Читать «Обаяние тоталитаризма. Тоталитарная психология в постсоветской России» онлайн - страница 59

Андрей Гронский

Из диалога двух мужчин после теракта в Париже:

— Я понимаю, что это не социально одобряемые мысли. Но думаю, нужно было бы больше Париж разбомбить. Ведь с нашей стороны больше человек погибло [имеется в виду в авиакатастрофе российского самолета над Синаем].

— Я тоже об этом думаю.

Комментарий в сети одного психотерапевта о тех, кто скорбит по погибшим в теракте в Париже:

«Сострадание-вариант эмпатии, об чем „пичалька“? Ну пострадают, погорюют, попиздят на тему „какой ужас“ — невелика потеря».

После этого теракта Фэйсбук предложил в знак поддержки пострадавших окрасить аватарки в цвет французского флага, что вызвало всплеск гневных реакций. Вот одна из них:

«Почему вы так легко меняете свой персональный Аватар, свою персональную идентичность, свой Лик на чужой флаг? <…> У вас сменилась политическая идентичность? Из-за первой атаки террористов?»

Похоже, что для некоторых жертвы терактов разделились по своей государственной принадлежности.

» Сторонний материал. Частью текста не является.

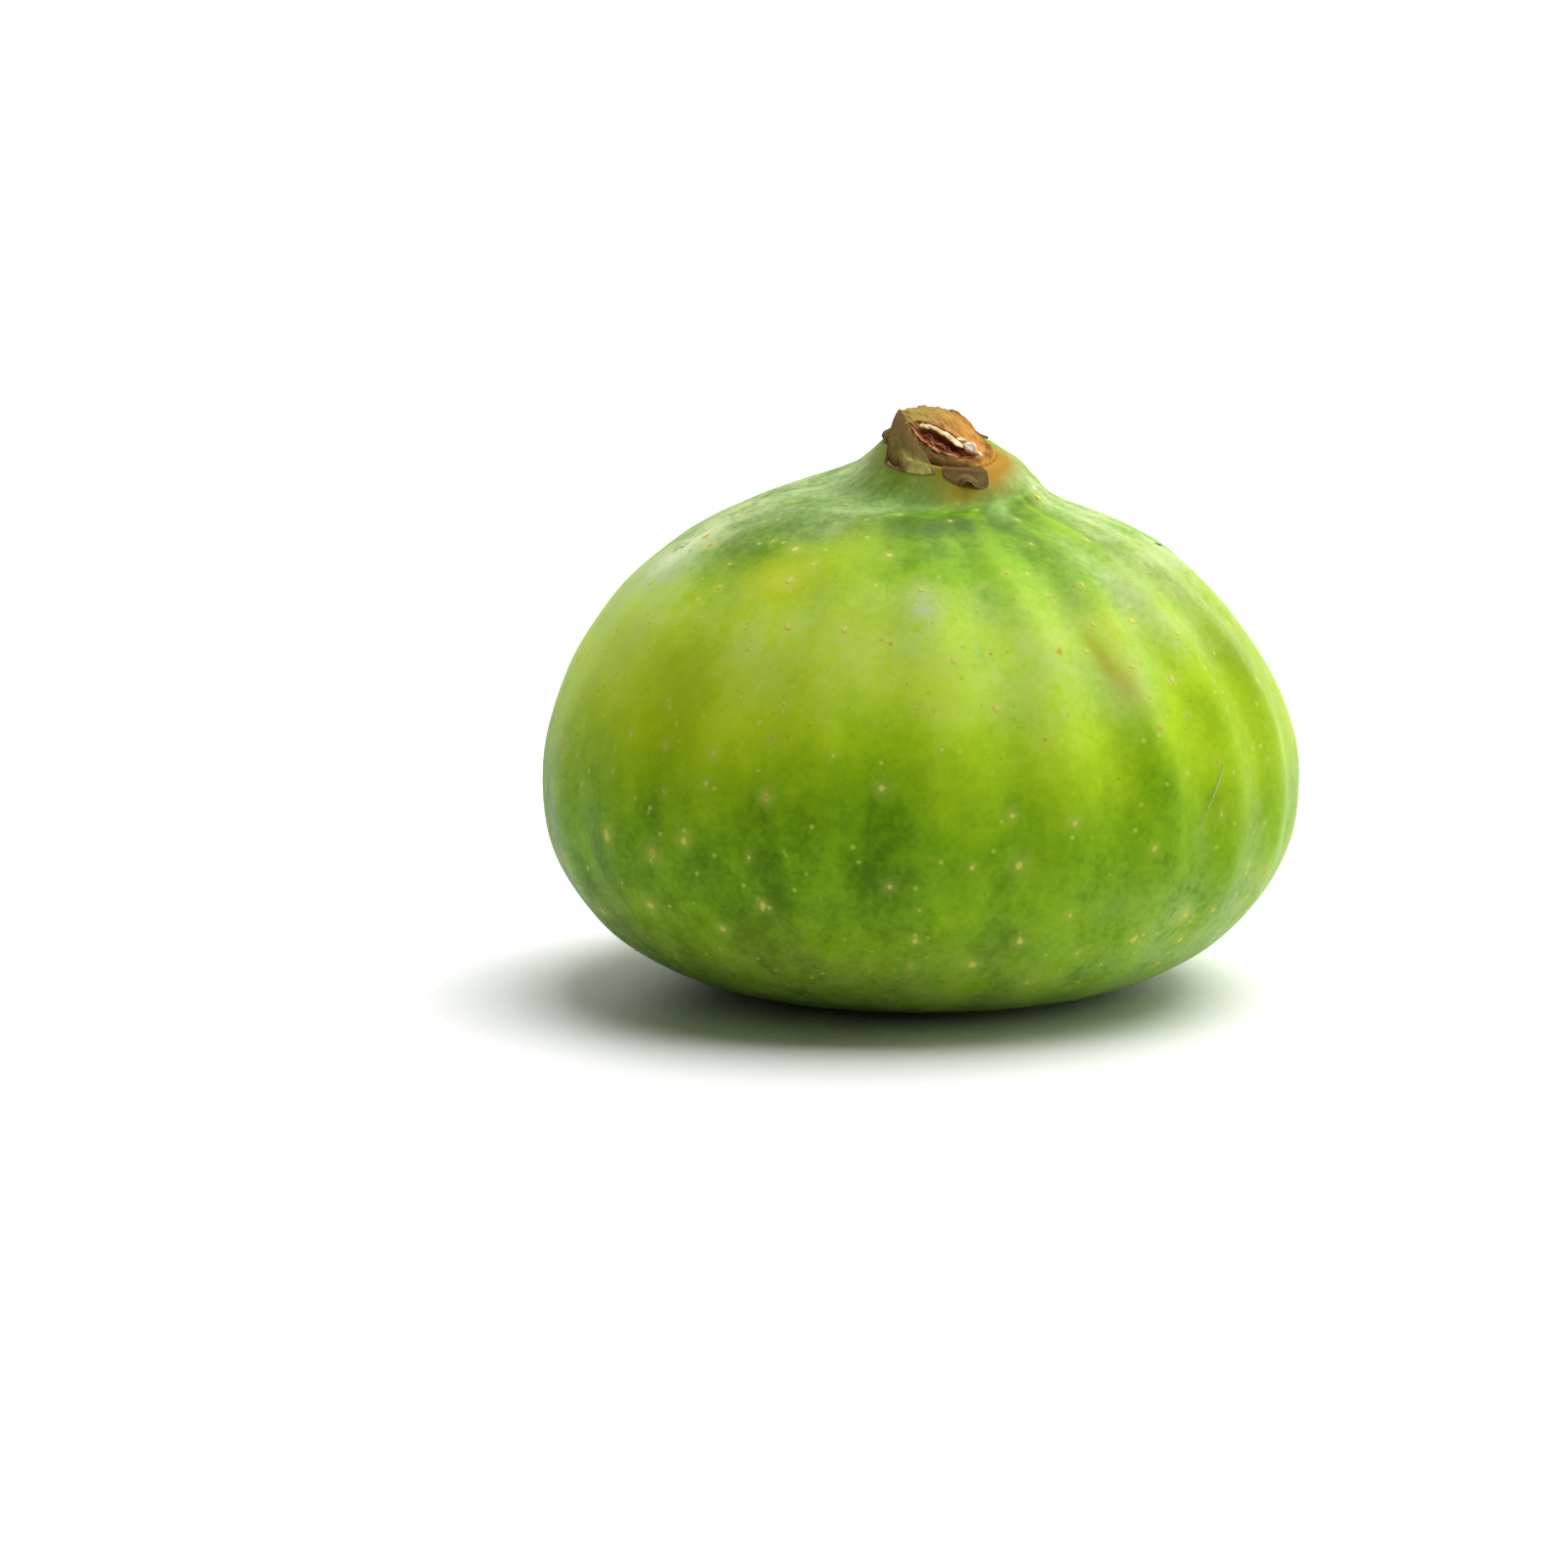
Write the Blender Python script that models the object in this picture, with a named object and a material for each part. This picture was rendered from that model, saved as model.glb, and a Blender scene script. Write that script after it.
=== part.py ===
"""A whole fresh green fig, standing on its own base with the stalk up, at its real size.

Metres, +Z up. The origin is on the surface that the fig stands on, under the middle of the fruit.
-Y is the front, the side that the stalk's cut faces, and +X is the fig's right.

Three nodes: the fruit with its ribs, neck and stalk seat; the cut stalk with its dried bracts;
and the small scales that close the eye, in the dimple under the fruit. Each is a sphere's grid
of rows and columns, whose points are moved to where a formula puts them.
"""

import math

import bmesh
import bpy
import numpy as np
from mathutils import Vector

MM = 0.001
TURN = 2 * math.pi

# The fruit's half outline as (radius, height): the eye's dimple, the flat ring that the fig
# stands on, the equator, the shoulder and the seat that the stalk sits in.
DIMPLE_RADIUS, DIMPLE_DEPTH = 4.0 * MM, 1.7 * MM
FLAT_RADIUS = 11.5 * MM
BODY_RADIUS, EQUATOR = 29.6 * MM, 16.0 * MM
SHOULDER_RADIUS, SHOULDER = 13.7 * MM, 37.7 * MM
SEAT_RADIUS, SEAT = 4.6 * MM, 42.6 * MM
SOCKET_RADIUS, SOCKET_DEPTH = 4.1 * MM, 1.0 * MM

# Low ribs that run down the skin from the neck, highest on the right, and three broad lobes.
FRUIT_COLUMNS = 120
RIBS = 20
RIB_HEIGHT = 0.30 * MM
LOBE_HEIGHT = 0.30 * MM

# The top of the shoulder lies to the left, and the neck leans back to the right and the front,
# where the stalk's seat tips down. All of it happens between these heights.
LEAN_FROM, LEAN_TO = 38.0 * MM, 41.7 * MM
SHOULDER_LEFT = 0.8 * MM
NECK_RIGHT = 2.7 * MM
NECK_FRONT = 1.2 * MM
TIP_FRONT = math.tan(math.radians(14))
TIP_RIGHT = math.tan(math.radians(8))

# On the left the shoulder meets the neck in a sharper hollow, this deep at this radius.
HOLLOW_DEPTH, HOLLOW_RADIUS = 1.5 * MM, 7.4 * MM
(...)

Но одновременно со скоротечной эйфорией, исступленной ненавистью и потерей нравственного чувства, поднимал голову страх. Открыто о страхе надвигающихся репрессий говорили и писали «либералы». Но, пожалуй, еще в большей степени страх охватил молчаливо-аполитичную часть общества. В кулуарах нередко приходилось слышать произносимые едва ли не в полголоса слова: «ходить на митинги очень опасно, там может произойти что угодно», «а вот ты на лекцию по политической тематике пошел, не боишься, что ФСБ отслеживает, кто там собирается, вдруг снова 37-й будет?», «я разделяю твои взгляды, но разве можно их так прямо высказывать?» Уже в феврале 2016 года, когда я пригласил одного знакомого на лекции общественного проекта «Новосибирский открытый университет» по курсу «Тоталитаризм вчера и сегодня». Он шутливо спросил: «А там после лекции сразу „оформлять“ не будут?» Страх такой знакомый по жизни в Советском союзе был полностью реанимирован за последние два-три года.

Проявлением страха объясняется и скрытая цензура на научных конференциях, в издательствах и учреждениях культуры. Так на конференции посвященной тревогам и страхам отклонили мой доклад о психических последствиях советского тоталитаризма, мотивируя это тем, что якобы он не соответствует теме конференции. Страхом объясняется и то, что не только государственные, но и негосударственные организации стали отказывать в предоставлении помещений для выступлений оппозиционеров, и других людей и мероприятий, которые ассоциировались с нелояльностью к текущей государственной точке зрения. Так в Новосибирске было отказано в предоставлении помещения для проведения фестиваля украинского кино, хотя это мероприятие никак не затрагивало политические темы, а в основном демонстрировало украинские фильмы 60–70 гг. Практически в последний момент было сорвано выступление Андрея Макаревича с лекцией в Новосибирске. Как и всегда в подобных случаях, администрация «Технопарка», в котором планировалось выступление, внезапно заявила, что в силу загруженности учреждения заказами все помещения будут заняты. С аналогичными ситуациями сталкивались и гражданские активисты, занимавшиеся организацией выступлений оппозиционных политиков или просто встреч, на которых обсуждались события, происходящие на Украине. Подобные процессы происходили во всех других городах.